Kevin Palmer, head of Freddie Mac Multifamily, said in a prepared statement the surge in rents occurring over the last 12 months has created even greater housing uncertainty for the most vulnerable renters.
Facing increasing costs
The Freddie Mac survey showed an overwhelming number of respondents—96 percent—have been impacted by higher prices in the past 12 months. The highest number of those surveyed (66 percent) cited increased costs for groceries and household supplies as main drivers, followed by 54 percent stating transportation costs, 51 percent choosing eating out followed by utilities at 49 percent and clothing at 35 percent respectively.

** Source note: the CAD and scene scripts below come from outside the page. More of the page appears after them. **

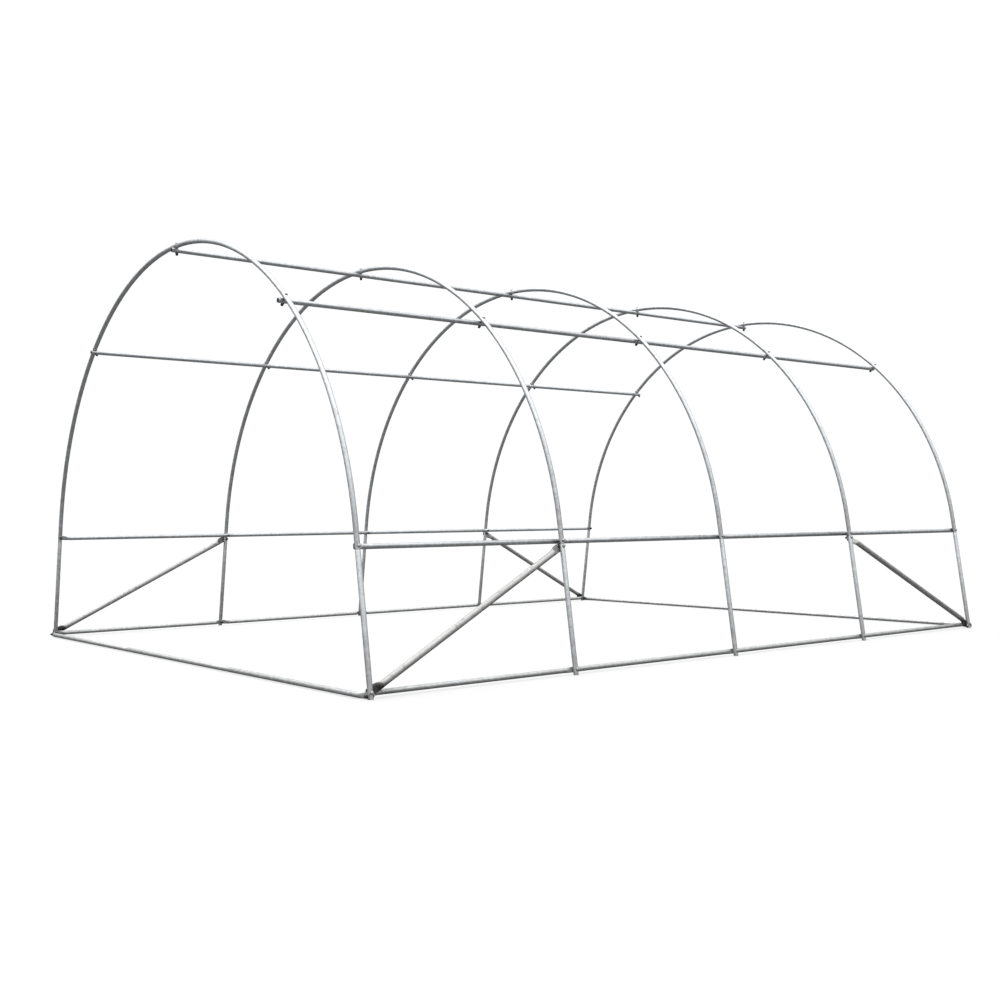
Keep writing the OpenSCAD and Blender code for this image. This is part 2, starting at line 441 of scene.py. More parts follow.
class Shader:
    """Node tree of one material."""

    def __init__(self, name: str) -> None:
        """Creates the material with its Principled shader."""
        self.material = bpy.data.materials.new(name)
        self.material.use_nodes = True
        self.tree = self.material.node_tree
        self.surface = self.tree.nodes["Principled BSDF"]

    @classmethod
    def for_world(cls, world: bpy.types.World) -> "Shader":
        """Node tree of the surroundings in place of a material's."""
        sheet = cls.__new__(cls)
        world.use_nodes = True
        sheet.tree = world.node_tree
        return sheet

    def node(self, kind: str, settings: dict, sockets: dict, output: Union[int, str] = 0) -> Wire:
        """Adds a node.

        Args:
            kind: Blender's type name of the node.
            settings: What is set first; "stops" are the stops of a ramp.
            sockets: Values or wires by socket name or number.
            output: Name or number of the output wanted.

        Returns:
            The output, ready for sums.
        """
        made = self.tree.nodes.new(kind)
        for key, value in settings.items():
            if key == "stops":
                self._set_stops(made.color_ramp, value)
            else:
                setattr(made, key, value)
        for key, value in sockets.items():
            self.feed(made.inputs[key], value)
        return Wire(self, made.outputs[output])

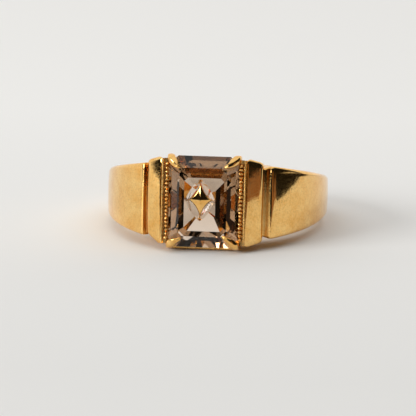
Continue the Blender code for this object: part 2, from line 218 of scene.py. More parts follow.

While it was lower in the responses, 22 percent said costs to rent a home impacted their spending and 14 percent said costs to buy a home. To deal with rising costs, 48 percent of respondents said they were spending less on non-essential items like entertainment, followed by putting less money toward savings (44 percent), spending less on food, utilities and other essentials (41 percent), and delaying non-essential repairs or improvements to their homes (25 percent). Increasing spending on credit cards, delaying essential home repairs and trading off which monthly bills can be paid all tallied 18 percent from respondents.
Moving to a less expensive neighborhood, less expensive home in the same area and getting a roommate or leasing part of their home each received 7 percent.
More than three in five survey respondents (62 percent) were somewhat or very concerned about their ability to pay for housing within the next 12 months and 3 in 5 households said they sometimes don’t have enough for basics or live payday to payday. Half of the respondents feared losing their jobs within the next year and 84 percent stated they were somewhat or very concerned about an impending economic recession.
The survey found nearly three-quarters of renter households who have changed their homebuying plans this year said they’ve become at least somewhat less likely to buy a house over the next 12 months. Of those stating they were less likely to buy, 44 percent cited high home prices, 32 percent pointed to increased interest rates and 29 percent said would have difficulty coming up a down payment.